GameLisp is single-threaded, because multithreading is primarily a performance optimization. Nobody is writing multithreaded game code for its beauty or its convenience! GameLisp code simply isn't fast enough for multithreading to be worth the extra complexity it would add to the language, so it's not supported.

That being said, GameLisp is designed to be cleanly embedded into a multithreaded Rust program. You can spin up a separate isolated Runtime for each thread if you like (similar to a Web Worker), but it would be more typical to have one Runtime which lives on the main thread, with a few worker threads which only run Rust code.

Let's imagine you have a Clip which stores a few seconds of PCM audio data, and a worker thread which performs audio mixing in software.
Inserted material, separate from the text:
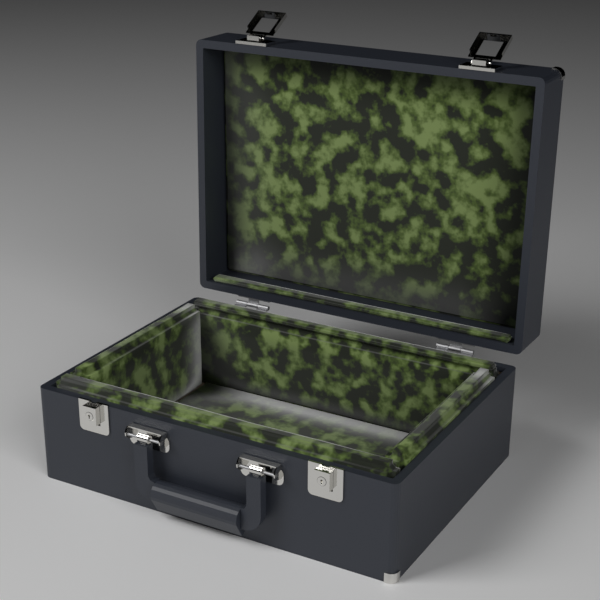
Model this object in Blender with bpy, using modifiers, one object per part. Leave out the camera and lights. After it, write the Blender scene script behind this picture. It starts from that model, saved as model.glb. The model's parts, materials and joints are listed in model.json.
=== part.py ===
"""Horn case with a hinged lid, lever locks, hasps and a carrying handle. Metres, +Z up."""
import math

import bmesh
import bpy
from mathutils import Vector

# Sizes in millimetres
MM = 0.001
CASE_W = 380.0
CASE_D = 274.0
BASE_H = 97.0
LID_H = 52.0
CLOSE_GAP = 2.4
CORNER_R = 6.0
COVER_T = 0.8
GAP = 0.3
WALL_T = 6.3
BOARD_T = 4.0
PAD_T = 22.0
PAD_RISE = 9.0
PAD_FLOOR_T = 7.6
REAR_PAD_DROP = 2.0
HINGE_BEHIND = 7.5
HINGE_RISE = 1.2
LID_OPEN = 91.0
HASP_OPEN = 150.0
LOCK_X = 123.0
LOCK_W = 34.0
HANDLE_X = 60.0
HINGE_X = 120.0
HANDLE_PIN_S = 9.5
HANDLE_PIN_Z = 80.0

# Places that follow from the sizes
HW = CASE_W / 2
HD = CASE_D / 2
FRONT = -HD
BOARD_IN = COVER_T + GAP
INNER_IN = BOARD_IN + WALL_T + GAP
LINE_IN = INNER_IN + COVER_T
PAD_IN = LINE_IN + GAP
RIM = BASE_H + CLOSE_GAP
LID_TOP = RIM + LID_H
HINGE_Y = HD + HINGE_BEHIND
HINGE_Z = BASE_H + HINGE_RISE
BOARD_Z = BOARD_IN + BOARD_T + GAP
HASP_S = 5.6
HASP_Y = FRONT - HASP_S
HASP_Z = RIM + 10.2

MATERIALS = {
    "leatherette": ((0.034, 0.039, 0.052), 0.45, 0.0),
    "nickel": ((0.72, 0.71, 0.68), 0.22, 1.0),
    "steel": ((0.45, 0.45, 0.46), 0.4, 1.0),
    "board": ((0.32, 0.25, 0.18), 0.9, 0.0),
    "plush": ((0.10, 0.16, 0.045), 1.0, 0.0),
}


def clear_scene():
    for obj in list(bpy.data.objects):
        bpy.data.objects.remove(obj, do_unlink=True)


def collection(name):
    found = bpy.data.collections.new(name)
    bpy.context.scene.collection.children.link(found)
    return found


def material(name):
    mat = bpy.data.materials.get(name)
    if mat is None:
        color, rough, metal = MATERIALS[name]
        mat = bpy.data.materials.new(name)
        mat.use_nodes = True
        shader = mat.node_tree.nodes["Principled BSDF"]
        shader.inputs["Base Color"].default_value = (*color, 1.0)
        shader.inputs["Roughness"].default_value = rough
        shader.inputs["Metallic"].default_value = metal
    return mat


def prism(points, axis, lo, hi):
    """A closed prism: points are in the two other axes, in order."""
    def place(p, t):
        if axis == "x":
            return Vector((t, p[0], p[1]))
        if axis == "y":
            return Vector((p[0], t, p[1]))
        return Vector((p[0], p[1], t))
    bm = bmesh.new()
    low = [bm.verts.new(place(p, lo)) for p in points]
    high = [bm.verts.new(place(p, hi)) for p in points]
    bm.faces.new(low)
    bm.faces.new(high)
    count = len(points)
    for i in range(count):
        j = (i + 1) % count
        bm.faces.new((low[i], low[j], high[j], high[i]))
    bmesh.ops.recalc_face_normals(bm, faces=bm.faces)
    return bm


def box(x0, x1, y0, y1, z0, z1):
    return prism([(x0, y0), (x1, y0), (x1, y1), (x0, y1)], "z", z0, z1)


def arc(cx, cy, r, start, end, steps):
    out = []
    for i in range(steps + 1):
        a = math.radians(start + (end - start) * i / steps)
        out.append((cx + r * math.cos(a), cy + r * math.sin(a)))
    return out


def round_rect(x0, x1, y0, y1, r, steps=4):
    out = arc(x1 - r, y1 - r, r, 0, 90, steps)
    out += arc(x0 + r, y1 - r, r, 90, 180, steps)
    out += arc(x0 + r, y0 + r, r, 180, 270, steps)
    out += arc(x1 - r, y0 + r, r, 270, 360, steps)
    return out


def outline(inset, z0, z1):
    r = max(CORNER_R - inset, 1.0)
    points = round_rect(-HW + inset, HW - inset, -HD + inset, HD - inset, r)
    return prism(points, "z", z0, z1)


def rod(axis, a, b, r, lo, hi, sides=20):
    return prism(arc(a, b, r, 0, 360 - 360 / sides, sides - 1), axis, lo, hi)


def mesh_object(name, bm, pivot, parent, group):
    bmesh.ops.translate(bm, verts=bm.verts, vec=-Vector(pivot))
    bmesh.ops.scale(bm, verts=bm.verts, vec=(MM, MM, MM))
    mesh = bpy.data.meshes.new(name)
    bm.to_mesh(mesh)
    bm.free()
    obj = bpy.data.objects.new(name, mesh)
    group.objects.link(obj)
    home = Vector((0, 0, 0))
    if parent is not None:
        obj.parent = parent
        home = Vector(parent["home"])
    obj.location = (Vector(pivot) - home) * MM
    return obj


def pivot_empty(name, home, degrees, parent, group):
    obj = bpy.data.objects.new(name, None)
    obj.empty_display_size = 0.02
    group.objects.link(obj)
    start = Vector((0, 0, 0))
    if parent is not None:
        obj.parent = parent
        start = Vector(parent["home"])
    obj["home"] = home
    obj.location = (Vector(home) - start) * MM
    obj.rotation_euler = (math.radians(degrees), 0, 0)
    return obj


def piece(name, slot, start, steps=(), pivot=None, parent=None, bevel=0.0):
    if pivot is None:
        pivot = parent["home"] if parent is not None else (0, 0, 0)
    obj = mesh_object(name, start, pivot, parent, PARTS)
    obj.data.materials.append(material(slot))
    for number, (operation, bm) in enumerate(steps):
        cutter = mesh_object(f"{name}_cut{number}", bm, pivot, parent, CUTTERS)
        cutter.hide_render = True
        cutter.display_type = "WIRE"
        mod = obj.modifiers.new(f"{operation.lower()} {number}", "BOOLEAN")
        mod.operation = operation
        mod.solver = "EXACT"
        mod.object = cutter
    if bevel:
        mod = obj.modifiers.new("edges", "BEVEL")
        mod.width = bevel * MM
        mod.segments = 2
        mod.limit_method = "ANGLE"
        mod.angle_limit = math.radians(50)
    return obj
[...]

You want to load and manipulate Clips from your GameLisp scripts, while still allowing the worker thread to access their PCM samples. A naive attempt would look something like this:


#![allow(unused_variables)]
fn main() {
struct Clip {
	name: Sym,
	channels: Channels,
	samples: Vec<i16>
}

let clip = glsp::rdata(Clip::load("door-opening.wav"));
}

You'll run into a problem when you try to pass your Clip to your worker thread. Because the Clip is owned by a GameLisp Runtime, you can only refer to it indirectly, using the types Root<RData>, RRoot<Clip>, &Clip, and &mut Clip. None of these types implement Send or Sync, so there's no way for you to access your Clip's samples from another thread.

Thanks to fearless concurrency, there's an easy workaround. Simply wrap the shared parts of your struct in an Arc<T>:


#![allow(unused_variables)]
fn main() {
struct Clip {
	name: Sym,
	samples: Arc<Samples>
}

struct Samples {
	channels: Channels,
	samples: Vec<i16>
}

impl Clip {
	fn play(&self, mixer: &Mixer) {
		mixer.play_samples(Arc::clone(&self.samples));
	}
}
}

Ideally, when writing a multithreaded game with GameLisp, your worker threads shouldn't know that GameLisp exists at all. Think of each worker thread's code as a small library written in pure Rust, for which your main thread is a client. In the example above, the Mixer could be thought of as a library which mixes raw sample buffers, not a library which mixes Clips specifically.

Using GameLisp with ECS

Although GameLisp has some philosophical differences with the Entity-Component-System pattern (ECS), it's still possible for GameLisp and ECS to comfortably coexist in the same game.

The main obstacle is that most ECS libraries are pervasively multithreaded, but each GameLisp Runtime is strictly single-threaded. This means that GameLisp data can't be stored in components, and GameLisp scripts can't be executed by systems.

Thankfully, ECS libraries usually have a low-level API which can be used to look up an entity's components dynamically, as long as no systems are currently executing. This can be used to implement a "pseudo-system" which runs GameLisp scripts once per frame, after all other entity processing is complete.

For example, with bevy 0.4:

(defmixin Entity
  (field id) ; an rdata

  (prop position
    (get
      (ecs:position @id))
    (set (new-position)
      (ecs:position= @id new-position))))
#![feature(min_specialization)]

use bevy::{app::App, ecs::Entity};
use glsp::prelude::*;

struct Bevy(App);
impl RGlobal for Bevy { }

//a component
struct Position(f32, f32);

//the (ecs:position) function: access a Position from a glsp script
fn ecs_position(
	bevy: &Bevy,
	entity: &Entity
) -> (f32, f32) {

	let position = bevy.0.world.get::<Position>(*entity_id).unwrap();
	(position.0, position.1)
}

//the (ecs:position=) function: mutate a Position from a glsp script
fn ecs_set_position(
	bevy: &mut Bevy,
	entity_id: &Entity,
	(x, y): (f32, f32)
) {

	let mut position = bevy.0.world.get_mut::<Position>(*entity_id).unwrap();
	*position = Position(x, y);
}

fn main() {
	let runtime = Runtime::new();
	runtime.run(|| {

		//register accessor/mutator functions with glsp
		glsp::bind_rfn("ecs:position", &ecs_position)?;
		glsp::bind_rfn("ecs:position=", &ecs_set_position)?;

		//construct the ECS
		let mut app_builder = App::build();

		//...register your usual systems, and so on...

		//store the bevy App as an rglobal
		glsp::add_rglobal(Bevy(app_builder.app));

		//the main loop
		loop {
			//run bevy for a single step
			Bevy::borrow_mut().0.update();

			//now, you can execute glsp code for this step. global
			//functions like (ecs:position=) will automatically access a
			//particular Entity's components, stored within the bevy App
		}

		Ok(())
	}).unwrap();
}

I believe this approach would also be compatible with specs, the ECS used by the Amethyst game engine.

With a little experimentation (and a little unsafe code!), it should also be possible to run GameLisp scripts from a thread-local system. For some games, this might be more the more ergonomic option.